On 15 October 2022, more than 250 members came together online for our annual conference. In this blog, our Training, Learning and Development Officer reflects on the engaging discussions held as part of a breakout session led by our four diversity and inclusion networks.

Written by Janet Lallysmith, Training, Learning and Development Officer at the Magistrates’ Association

Although diversity and inclusion underpin my role, I don’t often get the chance to hear what our networks have been up to. So, I was thrilled to be able to attend a breakout session at our 2022 annual conference that brought together representatives from all four of our diversity and inclusion networks and interested members to take stock of their achievements this year and to decide how they would like to operate going forward.

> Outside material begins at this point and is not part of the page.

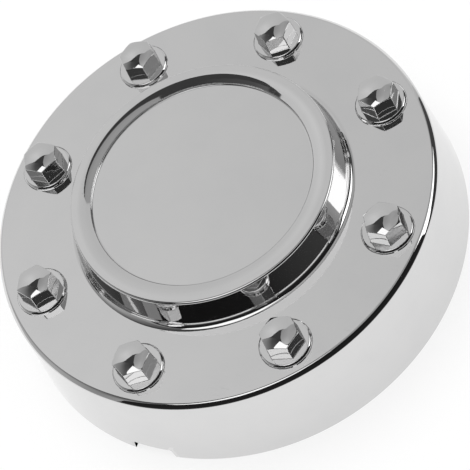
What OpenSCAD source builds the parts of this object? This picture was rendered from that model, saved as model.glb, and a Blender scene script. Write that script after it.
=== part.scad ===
// Center cap for an eight-stud light-truck wheel.
// One hollow moulded shell: drafted skirt, flat face, raised ring round a shallow dish, domed nut covers.
// The cap stands on its open rim. The origin is the centre of the rim plane, +Z runs up through the face
// and the pry notch faces -Y. All sizes are in millimetres.

/* [Shell] */
// Outside diameter of the open rim
cap_d = 211; // [204:1:240]
// Height of the flat face above the rim
face_h = 43; // [30:1:60]
// Lean of the skirt away from upright, in degrees
skirt_draft = 5.4; // [1:0.1:7]
// Thickness of the moulded wall
wall = 2.5; // [2:0.1:3]
// Rounding where the face turns down into the skirt
face_edge_r = 2.4; // [0.6:0.1:4]
// Rounding of both edges of the rim
rim_edge_r = 0.5; // [0.2:0.1:0.8]
// Rounding of the tight corners on the inside
inner_edge_r = 0.5; // [0.2:0.1:1]

/* [Raised ring] */
// Width of the ring's flat top, from the dish to its outer edge
ring_top_w = 5.4; // [3:0.1:8]
// Height of the ring's flat top above the face
ring_h = 15; // [10:0.5:22]
// Lean of the ring's outer wall away from upright, in degrees
ring_draft = 11; // [2:0.5:12]
// Rounding at the foot of the ring
ring_foot_r = 3.2; // [1:0.1:4]
// Rounding of the ring's outer top edge
ring_edge_r = 1.2; // [0.4:0.1:2.4]

/* [Dish] */
// Diameter of the flat floor
floor_d = 102; // [90:0.5:108]
// Width of the sloping border between the floor and the ring's flat top
border_w = 4; // [2:0.1:6]
// Fall of the dish's border towards its floor, in degrees
dish_slope = 14.7; // [5:0.1:25]
// Broad rounding between the ring's flat top and the dish's border
dish_blend_r = 18; // [4:1:24]
// Small step down from the border to the floor
floor_step = 0.85; // [0.4:0.05:1.5]
// Rounding at the edge of the floor
floor_foot_r = 0.8; // [0.2:0.1:1.2]
// Rounding of the step's upper edge
floor_lip_r = 0.25; // [0.1:0.05:0.5]

/* [Nut covers] */
// Number of nut covers
nut_count = 8; // [5:1:10]
// Diameter of the circle that the nut covers stand on
nut_circle_d = 170; // [162:1:174]
// Width of a nut cover across its flats
nut_af = 15.4; // [12:0.1:17]
// Height of a nut cover's crown above the face
nut_h = 11.6; // [8:0.1:18]
// Radius of the domed top of a nut cover
nut_dome_r = 19; // [12:0.5:40]
// Rounding of a nut cover's upright edges
nut_edge_r = 0.5; // [0.2:0.1:1.5]
// Wall thickness of a nut cover
nut_wall = 2; // [1.5:0.1:2.5]
// Diameter of the round flange under a nut cover
flange_d = 23.4; // [21:0.1:25]
// Height of that flange above the face
flange_h = 1.5; // [0.6:0.1:2.5]
// Rounding of the flange's top edge
flange_edge_r = 1.1; // [0.2:0.1:1.4]

/* [Pry notch] */
// Width of the notch at the rim
notch_w = 20.4; // [10:0.1:30]
// Height of the notch
notch_h = 5.6; // [3:0.1:9]
// Lean of the notch's two ends, in degrees
notch_lean = 10; // [0:1:30]
// Rounding of the notch's two upper corners
notch_corner_r = 0.6; // [0.2:0.1:2]

/* [Inside] */
// Thickness of a gusset between face and skirt
gusset_t = 1.6; // [1:0.1:2.2]
// Length of a gusset along the underside of the face
gusset_reach = 14; // [8:1:20]
// Drop of a gusset down the skirt
gusset_drop = 18; // [8:1:24]
// Gap between the pry notch's top and the foot of the snap bead
bead_gap = 1.5; // [1:0.1:2.5]
// How far the snap bead stands in from the skirt
bead_out = 1.2; // [0.6:0.1:1.6]

/* [Hidden] */
$fn = 128;

rim_r = cap_d / 2;
face_r = rim_r - face_h * tan(skirt_draft);
ring_z = face_h + ring_h;
dish_r = floor_d / 2 + border_w;
ring_top_r = dish_r + ring_top_w;
ring_base_r = ring_top_r + ring_h * tan(ring_draft);
step_z = ring_z - border_w * tan(dish_slope);
floor_z = step_z - floor_step;
pitch = 360 / nut_count;
notch_at = -90;
overlap = 1;  // how far pieces run into each other so that they fuse

// The outer skin from the axis to the rim, each point as [radius, height, rounding].
floor_skin = [
  [0, floor_z, 0],
  [floor_d / 2, floor_z, floor_foot_r]
];
ring_skin = [
  [dish_r, ring_z, dish_blend_r],
  [ring_top_r, ring_z, ring_edge_r],
  [ring_base_r, face_h, ring_foot_r],
  [face_r, face_h, face_edge_r],
  [rim_r, 0, rim_edge_r]
];
skin = concat(floor_skin, [[floor_d / 2, step_z, floor_lip_r]], ring_skin);

function unit(v) = v / norm(v);
function flat(p) = [p.x, p.y];
// Where the line through p along u crosses the line through q along v.
function meet(p, u, q, v) = p + u * cross(q - p, v) / cross(u, v);
// The turn of an outline at its corner b: above 0 to the left, below 0 to the right.
function turn(a, b, c) = cross(flat(b) - flat(a), flat(c) - flat(b));
// A direction turned a quarter to the right, which on the skin points into the wall.
function right_of(u) = [u.y, -u.x];
// A corner's rounding one wall further in, so that the wall keeps its thickness round the bend.
function inner_rounding(a, b, c) =
  turn(a, b, c) < 0 ? max(b[2] - wall, inner_edge_r) : b[2] + wall;

// The inside of the wall: every stretch of an outer path moved in by the wall's thickness.
function moved_in(path) =
  let (
    last = len(path) - 1,
    dirs = [for (i = [0 : last - 1]) unit(flat(path[i + 1]) - flat(path[i]))],
    feet = [for (i = [0 : last - 1]) flat(path[i]) + right_of(dirs[i]) * wall]
  )
  [
    for (i = [0 : last])
      let (p = i == 0 ? meet(feet[0], dirs[0], [0, 0], [0, 1])
             : i == last ? meet(feet[last - 1], dirs[last - 1], [0, 0], [1, 0])
             : meet(feet[i - 1], dirs[i - 1], feet[i], dirs[i]))
        [p.x, p.y, i == 0 ? 0
           : i == last ? path[i][2]
           : inner_rounding(path[i - 1], path[i], path[i + 1])]
  ];

// Radius of the skirt's inner face at height z.
function bore_r(z) = rim_r - wall / cos(skirt_draft) - z * tan(skirt_draft);
// The bead inside the rim that snaps behind the wheel's edge, from its top down.
bead_reach = 3 * bead_out;
bead_z = notch_h + bead_gap + bead_reach;
bead = [
  [bore_r(bead_z + bead_reach), bead_z + bead_reach, 0],
  [bore_r(bead_z) - bead_out, bead_z, bead_out],
  [bore_r(bead_z - bead_reach), bead_z - bead_reach, 0]
];

// The small step round the floor is too fine to show on the inside.
bare_lining = moved_in(concat(floor_skin, ring_skin));
rim_end = len(bare_lining) - 1;
lining = concat([for (i = [0 : rim_end - 1]) bare_lining[i]], bead, [bare_lining[rim_end]]);

function backwards(list) = [for (i = [len(list) - 1 : -1 : 0]) list[i]];

// Half of the angle between the two sides of the corner b.
function half_angle(a, b, c) = acos(unit(flat(a) - flat(b)) * unit(flat(c) - flat(b))) / 2;
// How far a corner's rounding reaches along its sides.
function reach(pts, i) =
  let (n = len(pts), k = (i + n) % n, b = pts[k])
    b[2] == 0 ? 0 : b[2] / tan(half_angle(pts[(k + n - 1) % n], b, pts[(k + 1) % n]));
// The share of its rounding that a corner keeps where the roundings on one side would meet.
function share(pts, i) =
  let (
    n = len(pts),
    b = flat(pts[i]),
    before = norm(b - flat(pts[(i + n - 1) % n])) / (reach(pts, i - 1) + reach(pts, i)),
    after = norm(b - flat(pts[(i + 1) % n])) / (reach(pts, i) + reach(pts, i + 1))
  )
    min(1, 0.98 * before, 0.98 * after);

// The sliver between the sharp corner b and an arc of radius r that touches both of its sides.
// With a bite it reaches that far past the corner.
module corner_sliver(a, b, c, r, bite) {
  u = unit(a - b);
  v = unit(c - b);
  w = unit(u + v);
  half = half_angle(a, b, c);
  centre = b + w * r / sin(half);
  difference() {
    polygon([b - w * bite, b + u * r / tan(half), centre, b + v * r / tan(half)]);
    translate(centre) circle(r);
  }
}

// A closed outline of [x, y, rounding] points, listed anticlockwise.
module rounded_outline(pts, bite = 0) {
  n = len(pts);
  module slivers(side) {
    for (i = [0 : n - 1])
      let (a = pts[(i + n - 1) % n], b = pts[i], c = pts[(i + 1) % n])
        if (b[2] > 0 && turn(a, b, c) * side > 0)
          corner_sliver(flat(a), flat(b), flat(c), b[2] * share(pts, i), bite);
  }
  difference() {
    union() {
      polygon([for (p = pts) flat(p)]);
      slivers(-1);
    }
    slivers(1);
  }
}

// The bare shell with its even wall.
module shell() {
  rotate_extrude() rounded_outline(concat(lining, backwards(skin)));
}

// A six-sided plug with a domed crown: across its flats af, crown at height h above the face.
module hex_plug(af, h, dome_r, edge_r, foot) {
  corner = af / 2 / cos(30);
  intersection() {
    translate([0, 0, foot]) linear_extrude(h - foot)
      rounded_outline([for (i = [0 : 5]) [corner * cos(60 * i), corner * sin(60 * i), edge_r]]);
    translate([0, 0, h - dome_r]) sphere(dome_r);
  }
}

// One nut cover, a corner of its hexagon pointing outwards.
module nut_cover() {
  rotate_extrude() rounded_outline([
    [0, -wall / 2, 0],
    [flange_d / 2, -wall / 2, 0],
    [flange_d / 2, flange_h, flange_edge_r],
    [0, flange_h, 0]
  ]);
  hex_plug(nut_af, nut_h, nut_dome_r, nut_edge_r, -wall / 2);
}

// The hollow behind one nut cover, sharp in its corners and open to the inside of the cap.
module nut_hollow() {
  hex_plug(nut_af - 2 * nut_wall, nut_h - nut_wall, nut_dome_r - nut_wall, 0, -wall - overlap);
}

// Places its children round the circle of nut covers.
module on_nut_circle() {
  for (i = [0 : nut_count - 1])
    rotate([0, 0, notch_at + i * pitch]) translate([nut_circle_d / 2, 0, face_h]) children();
}

// The notch in the rim that takes a lever.
module pry_notch() {
  top_w = notch_w - 2 * notch_h * tan(notch_lean);
  flare = overlap * tan(notch_lean);
  rotate([0, 0, notch_at])
    translate([rim_r - wall - 4, 0, 0]) rotate([90, 0, 90]) linear_extrude(wall + 8)
      rounded_outline([
        [-notch_w / 2 - flare, -overlap, 0],
        [notch_w / 2 + flare, -overlap, 0],
        [top_w / 2, notch_h, notch_corner_r],
        [-top_w / 2, notch_h, notch_corner_r]
      ], notch_corner_r / 2);
}

// A thin gusset in the corner under the face, halfway between two nut covers.
module gusset() {
  underside = face_h - wall;
  top_r = bore_r(underside);
  foot_r = bore_r(underside - gusset_drop);
  rotate([90, 0, 0]) translate([0, 0, -gusset_t / 2]) linear_extrude(gusset_t)
    polygon([
      [top_r - gusset_reach, underside + overlap],
      [top_r - gusset_reach, underside],
      [foot_r, underside - gusset_drop],
      [foot_r + overlap, underside - gusset_drop],
      [top_r + overlap, underside + overlap]
    ]);
}

// The cap, moulded in one piece.
module cap_shell() {
  color([0.78, 0.79, 0.8]) difference() {
    union() {
      shell();
      on_nut_circle() nut_cover();
      for (i = [0 : nut_count - 1]) rotate([0, 0, notch_at + (i + 0.5) * pitch]) gusset();
    }
    on_nut_circle() nut_hollow();
    pry_notch();
  }
}

cap_shell();
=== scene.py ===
# %% [markdown]
# # A chromed wheel center cap
#
# The cap is one thin moulding of ABS plastic, plated with copper, nickel and chromium until it mirrors
# the room. A mirror forgives nothing: every rounding draws a line of light, and a normal that is a
# tenth of a degree off bends the whole reflection. So the lesson is mostly about exact surfaces, and
# about the room they look into.
#
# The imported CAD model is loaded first. It fixes the size and the place of everything that follows.

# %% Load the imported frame
import math

import bmesh
import bpy
from mathutils import Matrix, Vector


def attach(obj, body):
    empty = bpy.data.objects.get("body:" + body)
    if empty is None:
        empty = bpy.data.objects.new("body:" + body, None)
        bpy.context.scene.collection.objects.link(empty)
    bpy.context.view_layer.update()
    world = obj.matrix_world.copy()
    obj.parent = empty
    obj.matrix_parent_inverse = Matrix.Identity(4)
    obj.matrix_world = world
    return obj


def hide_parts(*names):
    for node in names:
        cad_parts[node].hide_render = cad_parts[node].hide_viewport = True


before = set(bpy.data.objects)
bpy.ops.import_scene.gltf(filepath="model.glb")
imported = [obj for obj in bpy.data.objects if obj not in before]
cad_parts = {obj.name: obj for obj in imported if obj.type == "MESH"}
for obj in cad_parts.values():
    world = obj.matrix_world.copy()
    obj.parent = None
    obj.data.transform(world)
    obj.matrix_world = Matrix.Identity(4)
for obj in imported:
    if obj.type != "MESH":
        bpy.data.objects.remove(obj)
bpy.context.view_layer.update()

# %% [markdown]
# ## The sizes of the cap
#
# These are the CAD model's own sizes, in millimetres and with the same names, and those of the notch and
# the nut covers follow in their own steps. The origin is the centre of the open rim, +Z runs up through
# the face and the pry notch faces -Y.

# %% Sizes of the wall, the ring and the dish
cap_d = 211.0
face_h = 43.0
skirt_draft = math.radians(5.4)
wall = 2.5
face_edge_r, rim_edge_r, inner_edge_r = 2.4, 0.5, 0.5

ring_top_w = 5.4
ring_h = 15.0
ring_draft = math.radians(11)
ring_foot_r, ring_edge_r = 3.2, 1.2

floor_d = 102.0
border_w = 4.0
dish_slope = math.radians(14.7)
floor_step = 0.85
dish_blend_r, floor_foot_r, floor_lip_r = 18.0, 0.8, 0.25

rim_r = cap_d / 2
face_r = rim_r - face_h * math.tan(skirt_draft)
ring_z = face_h + ring_h
dish_r = floor_d / 2 + border_w
ring_top_r = dish_r + ring_top_w
ring_base_r = ring_top_r + ring_h * math.tan(ring_draft)
step_z = ring_z - border_w * math.tan(dish_slope)
floor_z = step_z - floor_step
print("radius of the flat face", round(face_r, 2), "height of the dish floor", round(floor_z, 2))

# %% [markdown]
# ## The section of the wall
#
# The moulding is a solid of revolution apart from its nut covers, gussets and notch, so its section is
# drawn once and turned round the axis. Each corner is written as radius, height and rounding. From
# that list a helper works out the arcs, and with every point it keeps the exact normal of the surface.
# Blender would otherwise average the normals of neighbouring facets, which a mirror shows as a smear
# beside every rounding.

# %% Corners of the outer skin and of the lining
skin_corners = [
    (0.0, floor_z, 0.0),
    (floor_d / 2, floor_z, floor_foot_r),
    (floor_d / 2, step_z, floor_lip_r),
    (dish_r, ring_z, dish_blend_r),
    (ring_top_r, ring_z, ring_edge_r),
    (ring_base_r, face_h, ring_foot_r),
    (face_r, face_h, face_edge_r),
    (rim_r, 0.0, rim_edge_r),
]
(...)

How busy they’ve all been! Katherine Sirrell, Acting Chair of our young magistrates’ network, described the crucial work that magistrates under the age of 40 have done to build relationships with HM Courts & Tribunal Service and the Ministry of Justice (MOJ) since their inception three years ago. They’ve met with civil servants, contributed to recruitment materials, and participated in key working groups. Building on their successful conferences, the network is working to promote the magistracy and the Magistrates’ Association (MA) as relevant to younger people.

Tom Quarton-Manuel, Coordinator of our LGBT+ network, gave a thoughtful account of the LGBT+ network’s role in acknowledging diversity in the magistracy and the wider judiciary. As well as increasing the visibility of LGBT+ magistrates by participating in social media campaigns such as LGBT History Month, it is collaborating with Magistrates in the Community coordinators to embed intersectionality into their work with the public, and to encourage people from all walks of life to join the magistracy.

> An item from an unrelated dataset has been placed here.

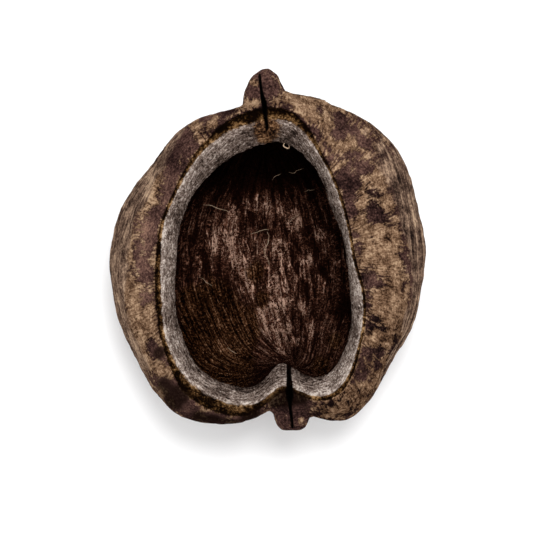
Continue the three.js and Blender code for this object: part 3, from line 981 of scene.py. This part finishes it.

David Rose, Chair of our magistrates with disabilities network, spoke about how the network and MA staff have collaborated effectively on the MOJ’s recruitment campaign and on our ongoing survey on the accessibility of magistrates’ courts. The latter will be synthesised in a report that’s due to be published in the new year.

Shereen Williams, one of our two Deputy Chairs of the Black, Asian and minority ethnic network, picked up the theme of attracting, recruiting, retaining and developing magistrates from diverse backgrounds. She described how important the maxim ‘you can’t be what you can’t see’ had been to her application. Shereen had thought that being a magistrate was not for her, and it was seeing a female, Asian magistrate sitting in a local court that convinced her to apply. The network has really integrated visibility into its work. This year, its members attended local council events for International Women’s Day, appeared on BBC radio and breakfast television to emphasise the importance of benches reflecting the communities they serve, marked Stephen Lawrence Day by facilitating an information session for Home Office staff on volunteering as a magistrate, and participated in a high-profile event for schools at the Royal Courts of Justice.

Following these introductions, Jacqui MacDonald-Davis, Deputy Chair of the MA and Chair of our Black, Asian and minority ethnic network, led a lively and interesting discussion about the future of the networks—including deliberation on a proposition to reduce the number of executive positions by forming a shared committee to support the work of members. Some attendees felt this could facilitate more co-working around intersectionality, but others expressed concern that this might dilute the individuality of the networks.

I am sure that we all left the breakout with lots to think about. The quality of the discussions and commitment of the attendees made it clear that, whatever the networks decide about their constitution, they will be at the heart of the MA’s ongoing work to engage members and be a powerful voice in the decisions that affect magistrates.